Large-eddy simulations of sea breezes over a mountainous island

Mountains and coastlines both favor the development of thermally-driven diurnal circulations, including slope flows induced by elevated heating and land/sea breezes generated by differential heating of land and water bodies. Although slope flows and sea-breeze circulations have each been studied intensively using observations and numerical simulations, the interactions between the two remain only partially understood. In particular, some studies suggest an enhancement of the sea breeze in the presence of coastal orography while others point to a blocking or weakening effect. To gain insight into these interactions, we conduct a series of large-eddy simulations of daytime airflow over an idealized Gaussian-shaped island terrain.

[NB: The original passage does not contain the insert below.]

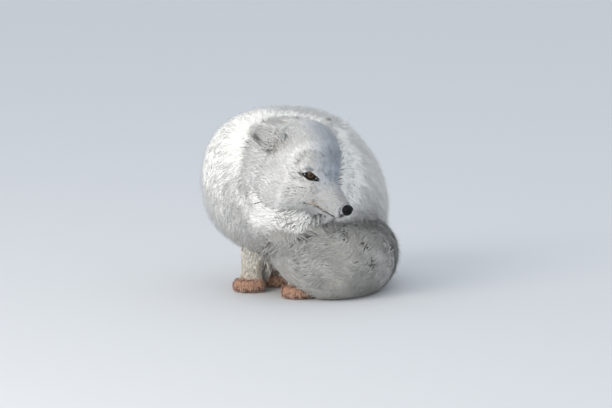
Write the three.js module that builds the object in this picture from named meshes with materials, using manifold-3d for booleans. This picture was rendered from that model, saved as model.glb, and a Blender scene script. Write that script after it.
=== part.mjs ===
// An arctic fox in its winter coat, life size, sitting hunched with its feet together, its tail wrapped
// round its left side and over its front feet, and its head turned to its left.
// Units are millimetres, +Z is up and the ground is z = 0. -Y is the side that the face and chest are seen
// from. The solids reach to the tips of the coat. Each is the zero surface of a distance field, made of
// ellipsoids and tapered limbs that flow into one another.
import * as THREE from "three";
import Module from "manifold-3d";

const wasm = await Module();
wasm.setup();

// ---- driving sizes -------------------------------------------------------------------------------------
const gap = 0.8; // clear space left between neighbouring pieces
const room = 4; // clear space that the tail leaves round the legs inside its curl
const sliver = 0.1; // shorter edges that a cut leaves are closed up
const step = 0.05; // over which a field's gradient is measured
const settling = 3; // times that each vertex is moved onto its surface
const coarser = 1.5; // how much wider the mesh of a hollow is than that of its solid
const trunkHeading = 35; // degrees from -Y towards -X that the chest points
const hub = new THREE.Vector3(12, 86, 0); // ground point under the middle of the trunk

const body = {
  chest: { at: [64, -39, 160], size: [78, 85, 86] }, // along, to the left, up
  shoulder: { at: [56, -52, 130], size: [68, 70, 58] },
  back: { at: [20, -11, 153], size: [124, 110, 110] },
  rump: { at: [-62, -1, 108], size: [82, 82, 108] },
  nape: { at: [76, -30, 187], size: [84, 76, 76] },
  throat: { at: [102, 40, 134], size: [48, 55, 56] },
  blend: 24,
};
const neckCut = { at: [88, 20, 165], way: [0.7, 0.65, 0.3] }; // the neck is the part beyond this plane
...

We analyze the simulated sea-breeze propagation characteristics and frontal-circulation strength under varying environmental and topographic factors, including island geometry (width, terrain height and steepness), boundary-layer static stability, and ambient winds. The results suggest that inland orography accelerates the sea-breeze front inland but also causes a weakening of the baroclinicity and frontal circulation. Over sufficiently tall mountains, the latter effect causes the sea-breeze front to vanish entirely as it ascends the slope. The mountain effects on the sea breeze are quantified by tracking the frontogenesis terms and along-front vertical motion in a sea-breeze-following reference frame. This analysis suggests that the mountain upslope flow acts much like an onshore ambient wind: it hastens the inland frontal propagation but also induces strong frontolysis, both of which scale with the mountain height. The potential for sea-breeze blocking at the foot of the mountain is also assessed through a simple Boussinesq scaling.